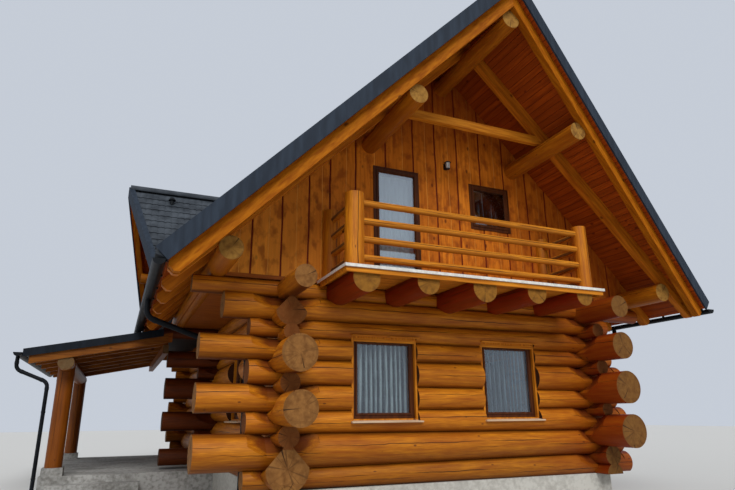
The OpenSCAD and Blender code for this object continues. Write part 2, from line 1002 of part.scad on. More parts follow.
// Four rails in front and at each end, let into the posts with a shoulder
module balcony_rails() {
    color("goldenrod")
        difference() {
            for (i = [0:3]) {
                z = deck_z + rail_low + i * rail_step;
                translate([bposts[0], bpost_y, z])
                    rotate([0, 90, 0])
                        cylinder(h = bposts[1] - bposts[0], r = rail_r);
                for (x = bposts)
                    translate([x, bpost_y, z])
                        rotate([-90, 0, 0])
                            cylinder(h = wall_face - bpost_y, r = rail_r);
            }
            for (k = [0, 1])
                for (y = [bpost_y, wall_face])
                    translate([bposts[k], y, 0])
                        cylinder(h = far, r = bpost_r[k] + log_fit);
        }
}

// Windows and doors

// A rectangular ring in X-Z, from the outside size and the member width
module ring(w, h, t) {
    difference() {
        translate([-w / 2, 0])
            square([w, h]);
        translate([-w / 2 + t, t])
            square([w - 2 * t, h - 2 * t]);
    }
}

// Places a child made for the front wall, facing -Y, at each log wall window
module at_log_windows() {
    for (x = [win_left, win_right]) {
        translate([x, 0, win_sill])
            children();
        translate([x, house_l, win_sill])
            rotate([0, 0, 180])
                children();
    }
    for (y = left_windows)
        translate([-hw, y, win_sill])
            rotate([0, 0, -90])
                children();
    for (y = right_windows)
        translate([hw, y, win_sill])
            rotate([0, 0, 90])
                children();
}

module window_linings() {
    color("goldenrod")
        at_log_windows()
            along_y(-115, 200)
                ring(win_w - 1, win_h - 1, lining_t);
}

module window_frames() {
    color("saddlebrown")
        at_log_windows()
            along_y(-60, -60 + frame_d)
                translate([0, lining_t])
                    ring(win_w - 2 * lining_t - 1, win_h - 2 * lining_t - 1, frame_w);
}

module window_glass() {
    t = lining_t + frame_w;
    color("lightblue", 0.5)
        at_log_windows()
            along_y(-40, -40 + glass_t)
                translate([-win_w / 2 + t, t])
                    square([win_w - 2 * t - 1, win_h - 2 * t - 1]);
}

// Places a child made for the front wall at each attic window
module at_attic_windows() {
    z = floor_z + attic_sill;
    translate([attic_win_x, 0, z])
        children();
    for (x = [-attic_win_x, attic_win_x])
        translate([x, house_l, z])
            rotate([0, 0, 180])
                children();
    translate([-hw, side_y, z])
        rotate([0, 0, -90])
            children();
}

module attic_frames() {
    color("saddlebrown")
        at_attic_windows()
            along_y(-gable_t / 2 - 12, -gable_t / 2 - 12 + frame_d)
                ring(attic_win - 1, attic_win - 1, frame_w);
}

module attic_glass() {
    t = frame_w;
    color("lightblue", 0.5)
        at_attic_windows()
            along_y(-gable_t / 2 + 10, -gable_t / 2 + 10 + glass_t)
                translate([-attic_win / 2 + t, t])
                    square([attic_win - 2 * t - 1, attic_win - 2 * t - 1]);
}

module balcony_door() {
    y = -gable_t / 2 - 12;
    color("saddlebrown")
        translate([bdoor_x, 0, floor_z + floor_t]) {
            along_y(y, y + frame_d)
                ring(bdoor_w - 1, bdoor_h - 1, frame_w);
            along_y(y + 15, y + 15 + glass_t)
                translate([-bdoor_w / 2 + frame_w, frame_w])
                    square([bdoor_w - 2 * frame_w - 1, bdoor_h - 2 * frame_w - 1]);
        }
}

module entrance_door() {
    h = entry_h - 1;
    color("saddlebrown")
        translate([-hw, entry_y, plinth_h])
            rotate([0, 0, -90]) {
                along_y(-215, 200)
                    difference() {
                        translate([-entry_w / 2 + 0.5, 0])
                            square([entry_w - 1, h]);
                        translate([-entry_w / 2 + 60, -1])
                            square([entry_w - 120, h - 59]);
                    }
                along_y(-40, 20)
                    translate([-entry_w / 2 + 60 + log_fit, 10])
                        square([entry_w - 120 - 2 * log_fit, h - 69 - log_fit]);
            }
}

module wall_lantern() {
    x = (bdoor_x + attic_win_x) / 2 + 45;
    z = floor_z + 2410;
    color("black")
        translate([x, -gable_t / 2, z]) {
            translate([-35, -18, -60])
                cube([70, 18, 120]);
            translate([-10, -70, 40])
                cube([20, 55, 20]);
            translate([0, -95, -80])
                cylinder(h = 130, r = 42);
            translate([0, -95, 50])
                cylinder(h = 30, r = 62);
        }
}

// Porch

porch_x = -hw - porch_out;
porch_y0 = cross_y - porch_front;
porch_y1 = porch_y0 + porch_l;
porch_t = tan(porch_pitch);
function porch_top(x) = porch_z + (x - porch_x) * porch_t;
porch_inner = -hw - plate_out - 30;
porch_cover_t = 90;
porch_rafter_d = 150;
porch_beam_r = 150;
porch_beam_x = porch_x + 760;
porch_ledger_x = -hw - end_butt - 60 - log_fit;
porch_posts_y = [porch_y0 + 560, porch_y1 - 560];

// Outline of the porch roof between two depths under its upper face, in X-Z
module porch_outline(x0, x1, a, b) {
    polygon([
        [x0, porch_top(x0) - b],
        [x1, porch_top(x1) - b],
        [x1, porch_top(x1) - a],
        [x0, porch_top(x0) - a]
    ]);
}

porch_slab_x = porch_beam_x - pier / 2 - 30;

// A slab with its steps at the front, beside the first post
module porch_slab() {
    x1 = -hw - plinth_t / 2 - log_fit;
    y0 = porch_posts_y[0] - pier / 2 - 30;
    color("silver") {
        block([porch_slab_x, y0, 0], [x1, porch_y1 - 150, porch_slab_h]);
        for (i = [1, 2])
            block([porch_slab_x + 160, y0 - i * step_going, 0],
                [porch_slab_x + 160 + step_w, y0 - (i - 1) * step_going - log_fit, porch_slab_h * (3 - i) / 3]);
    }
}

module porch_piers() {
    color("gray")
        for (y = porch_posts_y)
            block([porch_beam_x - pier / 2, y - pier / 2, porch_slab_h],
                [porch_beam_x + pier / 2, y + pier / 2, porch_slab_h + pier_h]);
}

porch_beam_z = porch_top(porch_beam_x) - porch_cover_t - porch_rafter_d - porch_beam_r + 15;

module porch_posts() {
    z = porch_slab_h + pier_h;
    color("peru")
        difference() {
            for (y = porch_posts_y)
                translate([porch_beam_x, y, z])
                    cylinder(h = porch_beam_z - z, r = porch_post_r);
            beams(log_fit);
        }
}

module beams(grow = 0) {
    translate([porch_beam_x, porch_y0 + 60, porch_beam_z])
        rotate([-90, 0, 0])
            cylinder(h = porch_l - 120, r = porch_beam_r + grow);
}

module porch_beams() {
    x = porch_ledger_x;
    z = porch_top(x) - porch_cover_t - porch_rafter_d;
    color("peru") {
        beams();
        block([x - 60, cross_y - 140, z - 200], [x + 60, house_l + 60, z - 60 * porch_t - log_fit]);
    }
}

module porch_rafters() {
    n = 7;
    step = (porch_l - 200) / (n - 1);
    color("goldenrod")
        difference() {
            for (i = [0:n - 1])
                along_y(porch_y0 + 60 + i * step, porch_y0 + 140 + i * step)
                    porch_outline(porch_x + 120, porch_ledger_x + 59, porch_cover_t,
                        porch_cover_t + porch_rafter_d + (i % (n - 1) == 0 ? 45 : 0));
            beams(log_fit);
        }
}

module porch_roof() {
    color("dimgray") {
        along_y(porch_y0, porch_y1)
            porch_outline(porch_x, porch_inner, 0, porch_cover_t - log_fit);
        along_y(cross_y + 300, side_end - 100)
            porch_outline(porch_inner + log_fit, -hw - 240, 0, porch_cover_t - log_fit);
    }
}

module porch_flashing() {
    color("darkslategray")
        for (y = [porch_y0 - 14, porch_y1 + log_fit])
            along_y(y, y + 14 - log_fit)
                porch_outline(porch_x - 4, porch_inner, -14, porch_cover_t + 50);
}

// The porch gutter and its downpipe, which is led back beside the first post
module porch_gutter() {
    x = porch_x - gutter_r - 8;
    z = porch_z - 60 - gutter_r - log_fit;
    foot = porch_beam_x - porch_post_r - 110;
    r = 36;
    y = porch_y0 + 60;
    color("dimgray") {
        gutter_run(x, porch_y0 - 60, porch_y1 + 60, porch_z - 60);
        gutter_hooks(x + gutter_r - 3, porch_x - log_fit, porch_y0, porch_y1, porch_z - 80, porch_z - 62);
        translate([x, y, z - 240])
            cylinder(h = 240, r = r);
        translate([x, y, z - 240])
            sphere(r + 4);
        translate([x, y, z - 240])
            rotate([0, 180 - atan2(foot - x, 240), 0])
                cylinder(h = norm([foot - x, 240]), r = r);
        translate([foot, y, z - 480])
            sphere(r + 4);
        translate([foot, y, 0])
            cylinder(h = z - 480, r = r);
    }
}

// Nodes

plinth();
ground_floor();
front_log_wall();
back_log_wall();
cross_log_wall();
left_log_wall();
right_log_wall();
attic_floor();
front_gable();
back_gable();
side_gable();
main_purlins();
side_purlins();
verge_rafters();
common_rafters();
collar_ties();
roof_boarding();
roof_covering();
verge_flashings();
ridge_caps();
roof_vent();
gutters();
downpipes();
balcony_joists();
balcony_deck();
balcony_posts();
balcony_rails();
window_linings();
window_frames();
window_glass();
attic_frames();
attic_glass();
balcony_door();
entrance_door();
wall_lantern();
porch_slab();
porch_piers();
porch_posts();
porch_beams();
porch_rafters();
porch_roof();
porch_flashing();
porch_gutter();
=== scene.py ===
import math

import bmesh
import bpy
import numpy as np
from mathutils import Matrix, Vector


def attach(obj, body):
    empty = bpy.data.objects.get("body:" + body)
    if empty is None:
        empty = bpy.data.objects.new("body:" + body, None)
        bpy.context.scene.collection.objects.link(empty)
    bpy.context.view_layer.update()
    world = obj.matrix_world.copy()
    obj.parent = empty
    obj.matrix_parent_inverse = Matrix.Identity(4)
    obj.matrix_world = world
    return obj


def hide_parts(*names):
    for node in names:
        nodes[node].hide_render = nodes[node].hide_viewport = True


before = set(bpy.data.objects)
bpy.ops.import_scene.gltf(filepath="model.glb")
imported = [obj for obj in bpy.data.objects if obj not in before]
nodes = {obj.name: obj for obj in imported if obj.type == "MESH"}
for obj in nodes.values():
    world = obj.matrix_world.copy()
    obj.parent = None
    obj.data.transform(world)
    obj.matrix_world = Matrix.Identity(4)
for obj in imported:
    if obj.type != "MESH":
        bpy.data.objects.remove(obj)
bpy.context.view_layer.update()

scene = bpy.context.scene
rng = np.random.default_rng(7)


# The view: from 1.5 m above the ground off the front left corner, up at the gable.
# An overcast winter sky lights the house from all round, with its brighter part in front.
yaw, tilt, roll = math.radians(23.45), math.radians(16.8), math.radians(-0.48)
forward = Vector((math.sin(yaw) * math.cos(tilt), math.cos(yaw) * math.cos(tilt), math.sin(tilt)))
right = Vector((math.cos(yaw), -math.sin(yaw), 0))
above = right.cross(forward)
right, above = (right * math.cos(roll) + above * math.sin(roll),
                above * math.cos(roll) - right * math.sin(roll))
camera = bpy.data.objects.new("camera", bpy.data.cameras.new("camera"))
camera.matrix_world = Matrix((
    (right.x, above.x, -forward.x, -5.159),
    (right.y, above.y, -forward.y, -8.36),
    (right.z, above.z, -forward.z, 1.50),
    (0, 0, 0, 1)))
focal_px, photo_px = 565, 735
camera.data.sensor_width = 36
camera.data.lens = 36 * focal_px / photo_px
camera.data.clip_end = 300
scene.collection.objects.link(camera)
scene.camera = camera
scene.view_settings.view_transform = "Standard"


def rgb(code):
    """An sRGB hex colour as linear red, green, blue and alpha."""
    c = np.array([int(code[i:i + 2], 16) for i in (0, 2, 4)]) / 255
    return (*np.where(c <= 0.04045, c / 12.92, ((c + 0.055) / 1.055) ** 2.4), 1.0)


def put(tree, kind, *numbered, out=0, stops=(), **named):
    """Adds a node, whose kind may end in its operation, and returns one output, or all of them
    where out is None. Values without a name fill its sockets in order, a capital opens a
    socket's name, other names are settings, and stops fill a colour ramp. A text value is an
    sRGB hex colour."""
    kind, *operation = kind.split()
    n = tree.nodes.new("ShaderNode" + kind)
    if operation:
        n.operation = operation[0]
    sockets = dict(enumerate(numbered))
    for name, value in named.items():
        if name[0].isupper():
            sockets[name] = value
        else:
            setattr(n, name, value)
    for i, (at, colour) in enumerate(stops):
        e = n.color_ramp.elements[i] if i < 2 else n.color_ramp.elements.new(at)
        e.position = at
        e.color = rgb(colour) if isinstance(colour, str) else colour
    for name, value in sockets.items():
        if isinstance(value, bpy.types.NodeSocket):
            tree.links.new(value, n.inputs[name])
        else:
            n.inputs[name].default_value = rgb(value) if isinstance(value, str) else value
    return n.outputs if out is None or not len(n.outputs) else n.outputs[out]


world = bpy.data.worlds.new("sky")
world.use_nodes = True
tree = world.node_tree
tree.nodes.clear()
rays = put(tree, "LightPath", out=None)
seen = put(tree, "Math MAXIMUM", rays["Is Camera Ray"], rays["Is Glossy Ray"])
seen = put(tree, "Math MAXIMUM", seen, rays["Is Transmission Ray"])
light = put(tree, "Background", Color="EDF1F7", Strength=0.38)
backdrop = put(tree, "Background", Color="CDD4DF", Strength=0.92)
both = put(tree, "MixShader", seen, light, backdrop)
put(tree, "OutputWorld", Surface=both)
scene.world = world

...

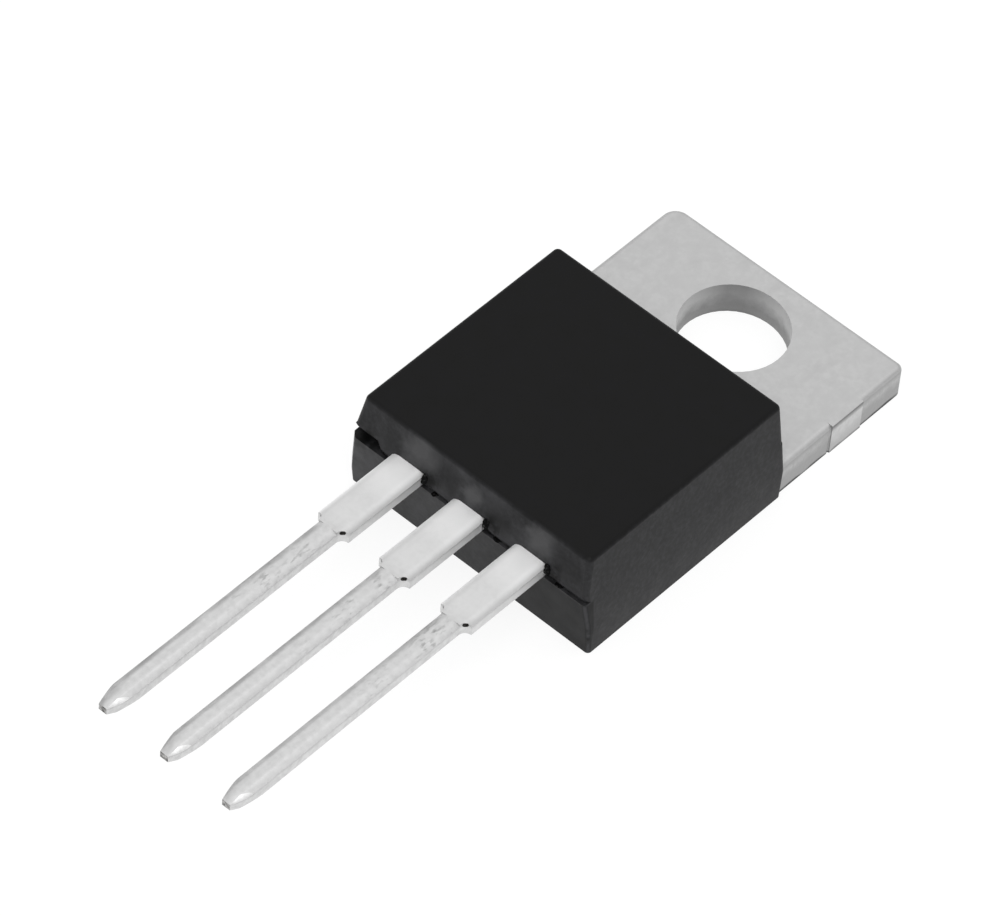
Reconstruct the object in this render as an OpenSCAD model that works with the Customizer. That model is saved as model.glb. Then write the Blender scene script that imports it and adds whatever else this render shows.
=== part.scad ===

* * *

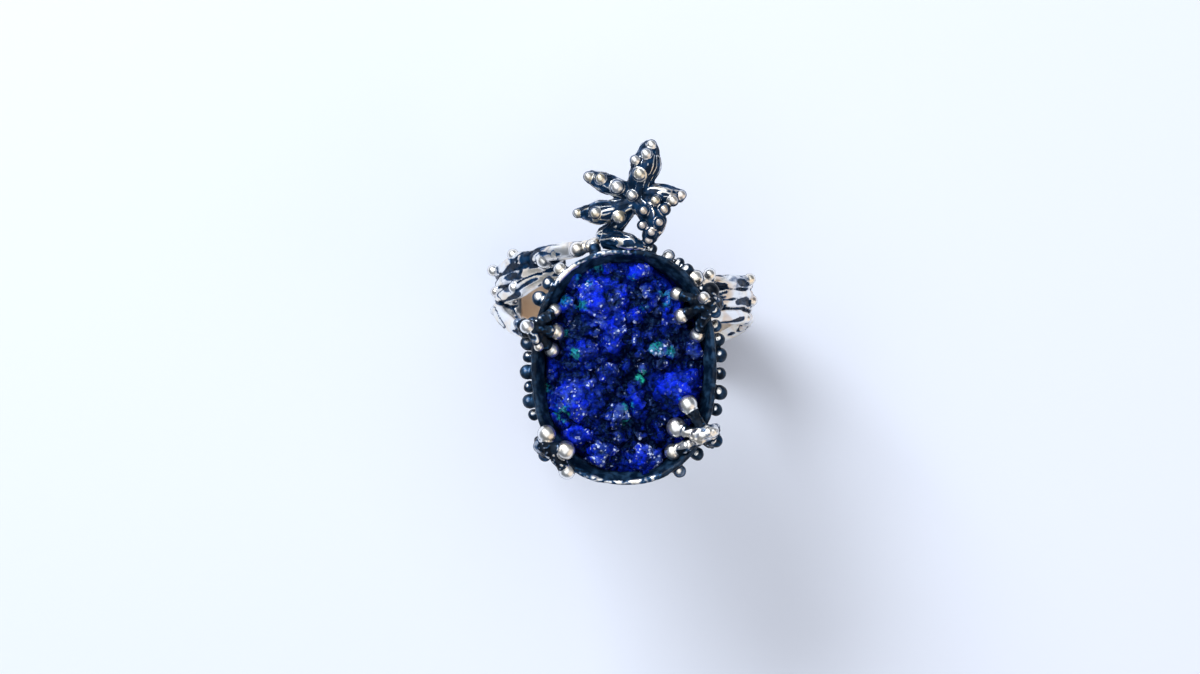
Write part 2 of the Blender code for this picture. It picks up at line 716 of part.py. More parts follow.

Exercise objective: From the records above, repeat exactly the lines from the one with "imported = [obj" through the one with "return (*np.where(c <= 0.04045, c", both included.

Worked answer:
imported = [obj for obj in bpy.data.objects if obj not in before]
nodes = {obj.name: obj for obj in imported if obj.type == "MESH"}
for obj in nodes.values():
    world = obj.matrix_world.copy()
    obj.parent = None
    obj.data.transform(world)
    obj.matrix_world = Matrix.Identity(4)
for obj in imported:
    if obj.type != "MESH":
        bpy.data.objects.remove(obj)
bpy.context.view_layer.update()

scene = bpy.context.scene
rng = np.random.default_rng(7)


# The view: from 1.5 m above the ground off the front left corner, up at the gable.
# An overcast winter sky lights the house from all round, with its brighter part in front.
yaw, tilt, roll = math.radians(23.45), math.radians(16.8), math.radians(-0.48)
forward = Vector((math.sin(yaw) * math.cos(tilt), math.cos(yaw) * math.cos(tilt), math.sin(tilt)))
right = Vector((math.cos(yaw), -math.sin(yaw), 0))
above = right.cross(forward)
right, above = (right * math.cos(roll) + above * math.sin(roll),
                above * math.cos(roll) - right * math.sin(roll))
camera = bpy.data.objects.new("camera", bpy.data.cameras.new("camera"))
camera.matrix_world = Matrix((
    (right.x, above.x, -forward.x, -5.159),
    (right.y, above.y, -forward.y, -8.36),
    (right.z, above.z, -forward.z, 1.50),
    (0, 0, 0, 1)))
focal_px, photo_px = 565, 735
camera.data.sensor_width = 36
camera.data.lens = 36 * focal_px / photo_px
camera.data.clip_end = 300
scene.collection.objects.link(camera)
scene.camera = camera
scene.view_settings.view_transform = "Standard"


def rgb(code):
    """An sRGB hex colour as linear red, green, blue and alpha."""
    c = np.array([int(code[i:i + 2], 16) for i in (0, 2, 4)]) / 255
    return (*np.where(c <= 0.04045, c / 12.92, ((c + 0.055) / 1.055) ** 2.4), 1.0)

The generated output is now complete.